Hasto membantah semua tuduhan. “Saya hanya korban komunikasi anak buah,” katanya seusai sidang. Ia menyebut seluruh dana berasal dari Harun Masiku dan menegaskan dirinya tidak pernah berniat menyuap penyelenggara pemilu.

Tapi publik tahu, kasus ini tak berhenti di vonis. Karena kunci utama—Harun Masiku—masih hilang, entah disembunyikan atau sengaja dibekukan dalam diam oleh sistem.

Sejak Januari 2020, Harun Masiku dinyatakan buron. Berbagai operasi pencarian diluncurkan. Sinyal ponsel ditelusuri. Jejak ke luar negeri dikejar. Namun hasilnya nihil. Bahkan, publik mulai meragukan keseriusan KPK dalam mengejar Harun.

Di tengah itu, pertanyaan klasik mengemuka: siapa yang dilindungi, siapa yang dikorbankan?

KPK memang masih menyimpan surat perintah penyidikan aktif. Tapi hampir lima tahun tanpa hasil membuat upaya itu terkesan stagnan. Banyak yang yakin, Harun tidak mungkin hilang begitu saja tanpa ada kekuatan besar di baliknya.

Skandal ini bukan sekadar suap.

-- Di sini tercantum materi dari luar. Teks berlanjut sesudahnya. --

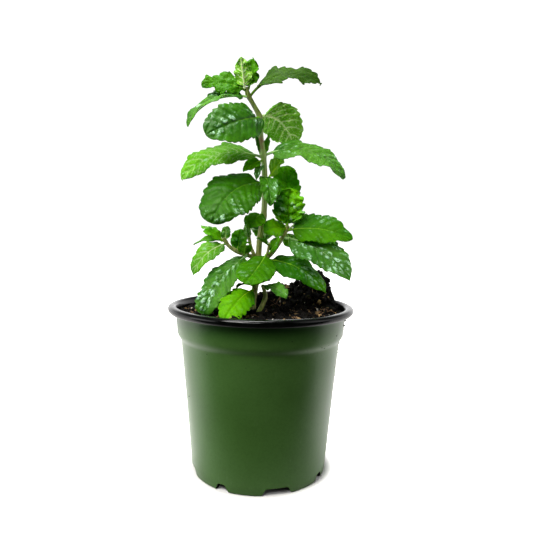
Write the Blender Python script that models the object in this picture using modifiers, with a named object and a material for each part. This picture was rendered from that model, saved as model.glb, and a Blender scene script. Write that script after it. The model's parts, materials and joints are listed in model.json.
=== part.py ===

Ini soal bagaimana elite partai, penyelenggara pemilu, dan uang bisa menyatu dalam satu panggung manipulasi politik.

Vonis Hasto hanyalah lembaran terbaru dari novel panjang yang belum tamat. Pertanyaannya bukan lagi sekadar siapa bersalah. Tapi: siapa akan diselamatkan? Dan siapa akan dikorbankan?

Bagi PDIP, ini tamparan di tahun politik menjelang Pilkada dan Pemilu 2029. Dan bagi publik, ini pengingat betapa mudahnya keadilan dipelintir dalam percakapan ruang tertutup dan rapat rahasia.

Hasto boleh saja menjalani 3,5 tahun di balik jeruji. Tapi Harun Masiku—saksi bisu, aktor utama, atau mungkin korban politik yang lebih besar—masih bebas. Masih hilang. Dan masih menyimpan kunci semua misteri.